Formation comes from method. We must decide upon the goal and then plan the steps to get there. There are three general goals of education.
- Movement from ignorance to knowledge
- Refining of the tools of thinking
- Application what you know
There is a natural order of learning. It is crucial in the younger years to develop our children’s imagination, which is the faculty of making and receiving images. Imagination is a necessary tool of the mind, but we want an imagination that does what it’s told to do.
The dialectic stage is the time to teach our students how to summarize and analyze. Don’t make them analyze if they’re not ready. Give them the right objects to argue about.

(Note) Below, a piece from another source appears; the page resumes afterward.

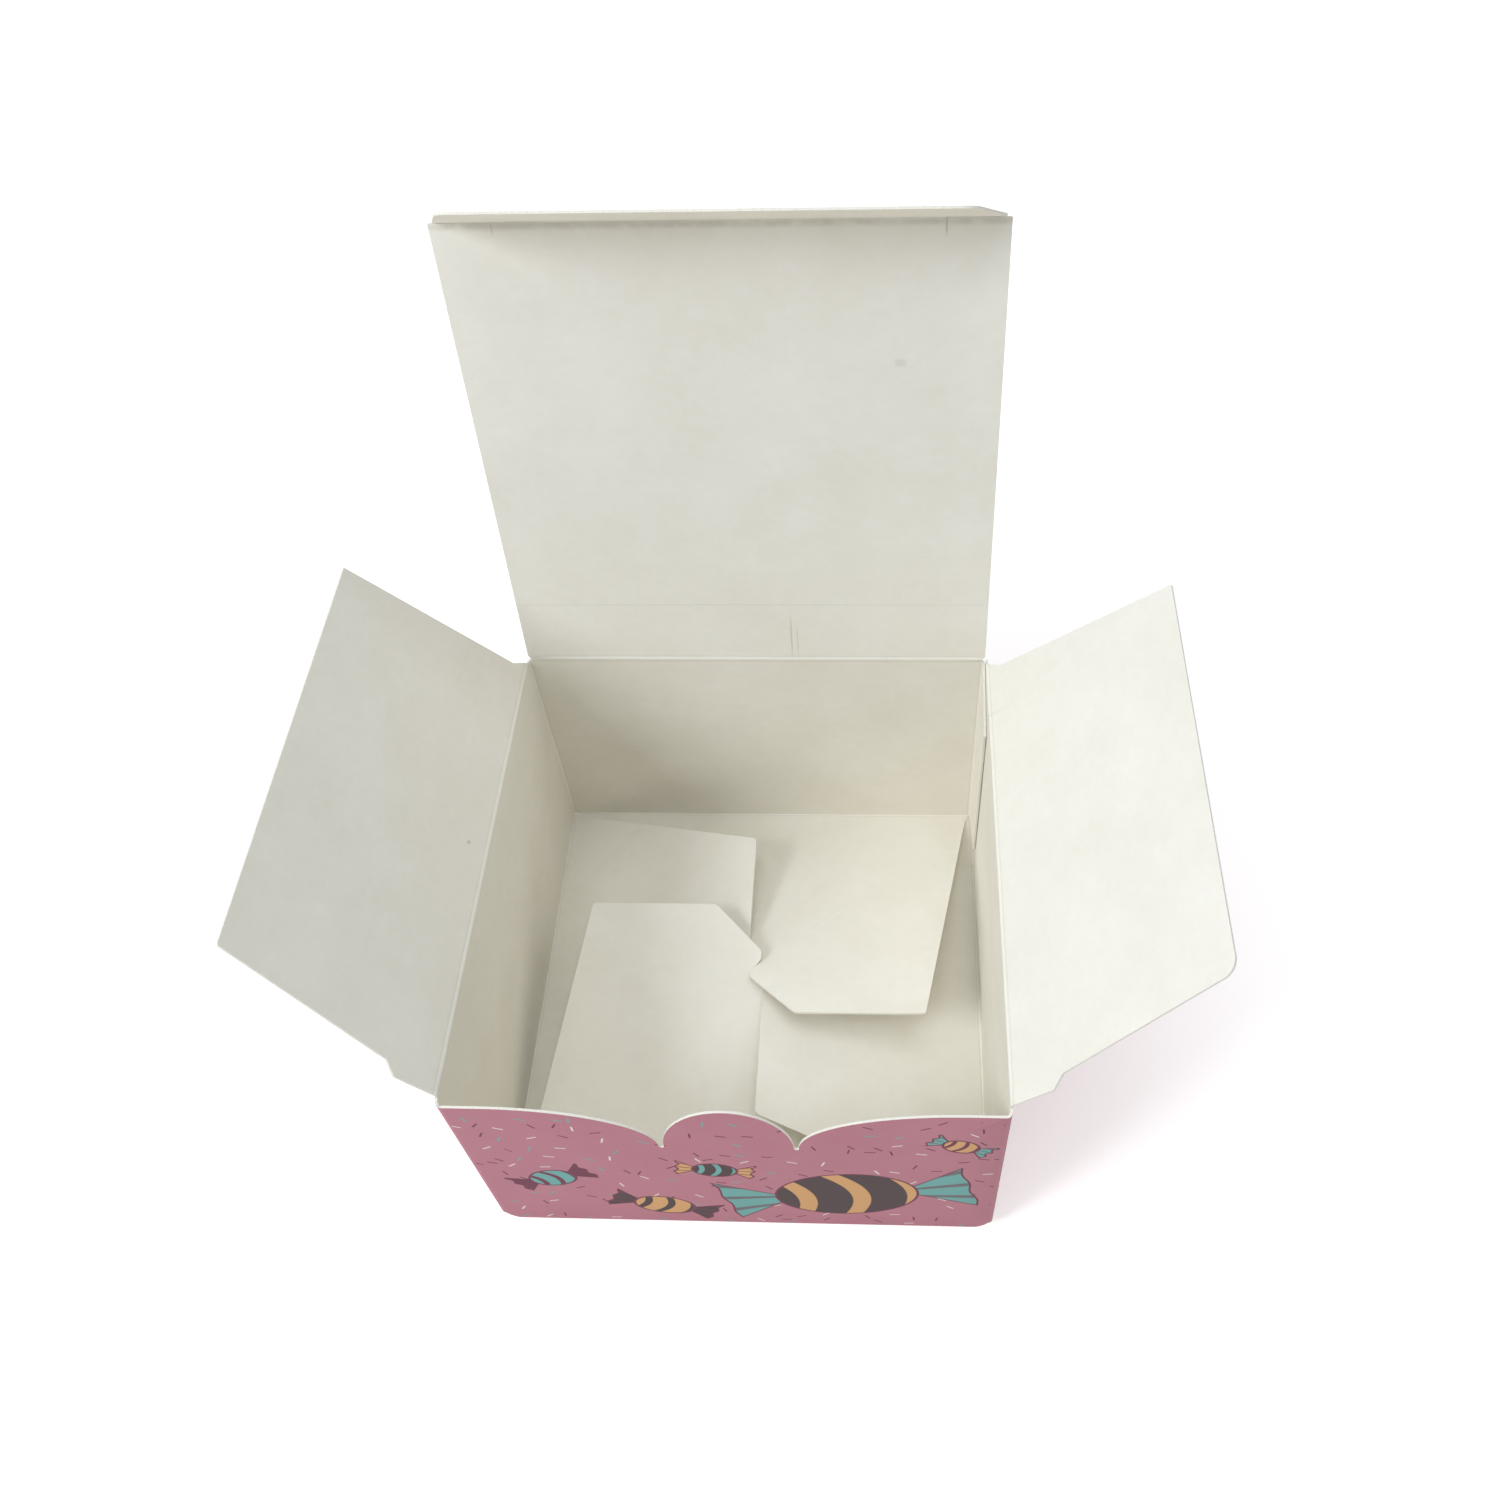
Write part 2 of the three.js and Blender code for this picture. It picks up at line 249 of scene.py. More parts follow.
def blankOutline():
    edge = list(nicks["glueLow"])
    for wall in ("back", "left", "front", "right"):
        flap = mainFlapEdge() if wall in ("back", "front") else sideFlapEdge()
        start = bottom["frontRelief" if wall in ("front", "right") else "backRelief"]
        end = bottom["frontRelief" if wall in ("front", "left") else "backRelief"]
        edge += shifted(start + flap + mirrored(end), middles[wall])
    edge += nicks["freeEnd"]
    edge += shifted(mirrored(dustFlapEdge("right")), middles["right"], blank["height"])
    edge += nicks["front"] + scallopEdge() + mirrored(nicks["front"])
    edge += shifted(dustFlapEdge("left"), middles["left"], blank["height"])
    edge += nicks["back"]
    edge += shifted(lidEdge(), middles["back"], blank["lidFold"])
    return edge + nicks["glueHigh"]


def flatPlace(sheet, vert):
    return vert[sheet.verts.layers.float["u"]], vert[sheet.verts.layers.float["v"]]


def faceMiddle(face):
    centre = face.calc_center_median()
    return centre.x, centre.z


def cutLine(sheet, point, along, within):  # an edge across the flat sheet, where a fold will bend it
    faces = [face for face in sheet.faces if within(*faceMiddle(face))]
    edges = {edge for face in faces for edge in face.edges}
    verts = {vert for face in faces for vert in face.verts}
    bmesh.ops.bisect_plane(
        sheet,
        geom=faces + list(edges) + list(verts),
        dist=blank["slack"],
        plane_co=(point[0], 0, point[1]),
        plane_no=(along[1], 0, -along[0]),
    )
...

No materials will be effective if used improperly. We must train our students to observe. We ask questions about the object to teach them to observe. Here are some of the methods she recommends:
- Show students a picture for 30 seconds, then ask them to draw it from memory.
- Sequencing for very young children: first read a short text, the next day narrate it, then the day after that copy it. It doesn’t have to be copied in its entirety; one sentence will do if that’s all your student is able to do. It’s important to separate composition (the narration) from the physical act of writing when they’re just learning how to write.
- It’s about the process rather than the finished product in the young years. Yes, I’ve known this sequence for years, but never did it because I was always disappointed with the final result. Dr. Berquist reminded me that it’s not about the result, but the process, and that process should be repeated over and over and over and over and…well, you get the picture. This perfectionist never had the patience for this. Laura’s reminder about process was priceless to me and will show itself to be priceless to my children. I think I can now relax and enjoy the process. It comes back to leisure - which is the next session I’ll write about.
- Use beautiful pictures in beautiful books: The Golden Press Bible, Edith Nesbitt’s retelling of Shakespeare
- Use books with the understanding that the information contained therein is formative and that the language should be challenging.
- In the dialectical stage we should tackle Latin in order for our students to learn basic language principles (which may have been the title of a book - I need to check that out). Latin grammar trains the mind; it’s not about speaking (although I might argue that the ability to read Roman and Medieval works in the original language is a definite benefit).
- The dialectical stage also emphasizes the importance of discussion to exercise our students’ thinking ability.
- The rhetorical stage consists of understanding and presenting and argument. In order to truly understand an argument and be able to argue effectively, it is important to learn both sides of the argument.